Although the measures have broad support and public opposition has been almost nonexistent, Republican legislators on environmental committees in the Senate and House of Delegates have balked.

"I'm concerned about the recreational guy, particularly the one who may live on the bay who simply wants to get some crabs," said Sen. Christopher J. McCabe, a Howard County Republican. "This might put an undue hardship on him by having to get a license and restricting the amount of crabs he can get at any one time."

The measures, introduced last month, have been up for hearings in the House Environmental Matters Committee and the Senate Environmental and Economic Affairs Committee. Committee votes are expected this week in both houses.

"The idea of requiring every land owner to be licensed has not caught fire with the members of the committee I've had discussions with," said Del. Kenneth D. Schlisler, a Lower Shore Republican. "It's overkill."

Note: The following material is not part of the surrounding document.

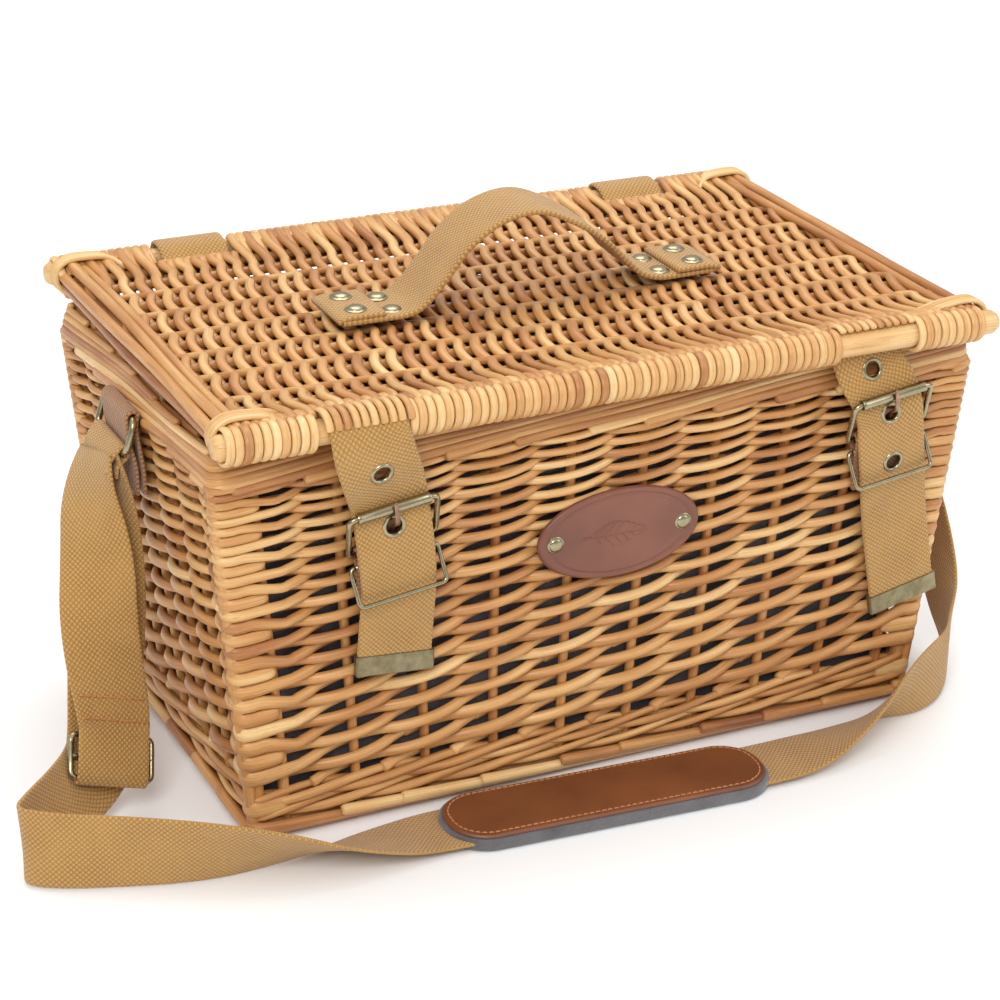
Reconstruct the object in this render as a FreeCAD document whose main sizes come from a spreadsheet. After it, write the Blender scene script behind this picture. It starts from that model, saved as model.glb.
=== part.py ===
"""Wicker picnic basket with a hinged lid, two buckled webbing straps, a carry handle and a shoulder strap.

Frame: origin at the middle of the base's underside, +Z up, X along the length, and the buckles on
the -Y side. Millimetres.
"""
import FreeCAD, Part
import math
import os

import Sketcher

Vector = FreeCAD.Vector

doc = FreeCAD.newDocument("picnic_basket")
sheet = doc.addObject("Spreadsheet::Sheet", "sheet")

DIMENSIONS = {
    # woven body: half sizes at the floor and at the rim
    "base_half_length": 193.0,
    "base_half_depth": 111.5,
    "rim_half_length": 212.5,
    "rim_half_depth": 119.5,
    "rim_height": 196.0,
    "border_top": 214.5,
    "foot_height": 12.0,
    "foot_overhang": 2.0,
    "panel_thickness": 8.0,
    "post_width": 10.0,
    "lining_thickness": 1.2,
    "lining_gap": 0.5,
    # lid: two long rails, sticks between them, and the weave round all of them
    "lid_half_length": 212.5,
    "rail_offset": 130.0,
    "rail_height": 225.0,
    "rail_radius": 6.5,
    "wrap_radius": 10.0,
    "weave_half_length": 204.0,
    "weave_half_thickness": 7.0,
    "stake_radius": 3.4,
    "stake_pitch": 31.0,
    "side_rod_radius": 3.1,
    "side_rod_pitch": 6.5,
    "hinge_axis_offset": 122.5,
    "hinge_axis_height": 215.0,
    # webbing
    "webbing_width": 40.0,
    "webbing_thickness": 2.2,
    "front_notch_x": 140.0,
    "back_notch_x": 134.0,
    "notch_width": 44.0,
    "notch_depth": 24.0,
    # leather name patch
    "patch_length": 92.0,
    "patch_height": 50.0,
    "patch_thickness": 2.6,
    "patch_x": 4.0,
    "patch_z": 138.5,
    "patch_rivet_spacing": 75.0,
    # buckles: a wire frame with a roller, a prong and a keeper loop
    "wire_radius": 1.5,
    "thin_wire_radius": 1.1,
    "buckle_inside_width": 43.0,
    "buckle_reach": 24.0,
    "keeper_reach": 18.0,
    "roller_radius": 2.8,
    "roller_bore_radius": 1.56,
    "roller_length": 39.0,
    "prong_width": 2.8,
    "prong_thickness": 1.3,
    "eyelet_inner_radius": 4.2,
    "eyelet_outer_radius": 6.2,
    "tip_height": 11.5,
    # side rings for the shoulder strap
    "ring_inside_width": 43.0,
    "ring_bar_spacing": 17.5,
    "ring_height": 198.5,
    "ring_offset": 216.5,
    "tab_bottom": 156.0,
    # carry handle
    "handle_thickness": 3.0,
    "rivet_radius": 4.6,
    "rivet_rise": 2.4,
    # shoulder strap
    "strap_ply": 2.2,
    "pad_length": 182.0,
    "pad_width": 54.0,
    "leather_thickness": 3.0,
    "felt_thickness": 6.0,
    "adjuster_height": 22.0,
}

for row, (alias, value) in enumerate(DIMENSIONS.items(), start=1):
    sheet.set(f"A{row}", alias)
    sheet.set(f"B{row}", str(value))
    sheet.setAlias(f"B{row}", alias)
doc.recompute()

PARTS = []


def dim(alias):
    """The value of one driving dimension."""
    return float(sheet.get(alias))


def part(obj, label):
    """Registers one finished piece under the name of its node."""
    obj.Label = label
    PARTS.append(obj)
    return obj


def bind(obj, **expressions):
    """Ties properties of an object to the sheet; a double underscore in a name stands for a dot."""
    for name, expression in expressions.items():
        obj.setExpression(name.replace("__", "."), expression)
    return obj


def wall_half(axis, height):
    """Expression for the woven body's outer half size at a height, along 'length' or 'depth'."""
    base, rim = f"sheet.base_half_{axis}", f"sheet.rim_half_{axis}"
    return f"({base} + ({rim} - {base}) * ({height}) / sheet.rim_height)"


def outer_depth(height):
    """The front wall's distance from the middle plane at a height."""
    share = height / dim("rim_height")
    return dim("base_half_depth") + (dim("rim_half_depth") - dim("base_half_depth")) * share


def outer_length(height):
    """The side wall's distance from the middle plane at a height."""
    share = height / dim("rim_height")
    return dim("base_half_length") + (dim("rim_half_length") - dim("base_half_length")) * share


# ---------------------------------------------------------------- shape helpers

def tapered_block(name, bottom, top, low, high):
    """A Part::Wedge standing upright; bottom and top are (x0, x1, y0, y1) expressions."""
    wedge = doc.addObject("Part::Wedge", name)
    wedge.Placement = FreeCAD.Placement(Vector(0, 0, 0), FreeCAD.Rotation(Vector(1, 0, 0), 90))
    bind(wedge, Xmin=bottom[0], Xmax=bottom[1], Zmin=f"-({bottom[3]})", Zmax=f"-({bottom[2]})",
         X2min=top[0], X2max=top[1], Z2min=f"-({top[3]})", Z2max=f"-({top[2]})",
         Ymin=low, Ymax=high)
    return wedge


def frustum(name, inset, low, high):
    """A four-sided tapered block that follows the woven body's sides, moved in by inset."""
    sections = []
    for height in (low, high):
        x = f"({wall_half('length', height)} - ({inset}))"
        y = f"({wall_half('depth', height)} - ({inset}))"
        sections.append((f"-{x}", x, f"-{y}", y))
    return tapered_block(name, sections[0], sections[1], low, high)


def cut(base, tool, name):
    result = doc.addObject("Part::Cut", name)
    result.Base = base
    result.Tool = tool
    return result


def compound(name, objects):
    group = doc.addObject("Part::Compound", name)
    group.Links = objects
    return group


def body_sketch(body, name, role):
    """A sketch attached to one of the body's own origin planes."""
    sketch = body.newObject("Sketcher::SketchObject", name)
    plane = next(item for item in body.Origin.OriginFeatures if item.Role == role)
    sketch.AttachmentSupport = (plane, "")
    sketch.MapMode = "FlatFace"
    return sketch


def add_polygon(sketch, corners):
    """A closed outline whose corners are pairs of expressions, each tied by two named distances."""
    first = sketch.GeometryCount
    count = len(corners)
    numbers = [(sheet_value(x), sheet_value(y)) for x, y in corners]
    for i in range(count):
        a, b = numbers[i], numbers[(i + 1) % count]
        sketch.addGeometry(Part.LineSegment(Vector(a[0], a[1], 0), Vector(b[0], b[1], 0)), False)
    for i in range(count):
        following = first + (i + 1) % count
        sketch.addConstraint(Sketcher.Constraint("Coincident", first + i, 2, following, 1))
    for i, (x, y) in enumerate(corners):
        for kind, value, number in (("DistanceX", x, numbers[i][0]), ("DistanceY", y, numbers[i][1])):
            index = sketch.addConstraint(Sketcher.Constraint(kind, -1, 1, first + i, 1, number))
            label = f"{kind[-1].lower()}{first + i}"
            sketch.renameConstraint(index, label)
            sketch.setExpression(f"Constraints.{label}", value)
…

The bills are part of a two-state effort to double the size of the blue crab spawning stock by cutting the harvest 15 percent over the next three years. In Maryland, recreational crabbers older than 16, including owners of waterfront properties who drop crab pots off their piers, would have to purchase a license and limit their catches to a bushel a day. The bushel-a-day limit also would apply to boats.

Regulations require licenses for recreational crabbers only when they use a lot of equipment. Licensed recreational crabbers may take three bushels per boat per day, and unlicensed crabbers may take up to two bushels a day.

As the DNR pushes for recreational crab licenses, it is also proposing commercial crabbing rules that would limit watermen to an eight-hour workday and make it easier to enforce the existing six-day work week.

Virginia has limited the number of commercial crab licenses available and has set up a summertime deepwater sanctuary in the main stem of the bay. The Virginia legislature adopted a measure in its recent session that would give the state's Marine Resources Commission the authority to impose regulations on recreational crabbers, but Gov. James S. Gilmore has not signed it.

Scientists, pointing to surveys that show the bay's most valuable commercial stock is being fished to its limit, say they hope the restrictions will stem the decline of the blue crab population and reverse a trend toward smaller crabs.

The recreational license bill "should not be viewed in isolation," said Bill Goldsborough, a scientist with the Chesapeake Bay Foundation. "It is part of a broad strategy that also includes a slate of commercial regulations now on a parallel track."

The money from the licenses, which would be expected to total about $140,000 next year, would go to a study to determine the size of the recreational crab harvest. The results of earlier studies have varied widely, from 19 percent of the total harvest to 41 percent.

Sen. Brian Frosh, sponsor of the bill in the Senate, said he is "mystified" by the opposition. "The objections that are being raised are not within the realm of reality," he said. "People who live on the water, we require them to get a fishing license, a boat license, they have to obey critical-areas laws. This isn't any imposition. What's the big deal?"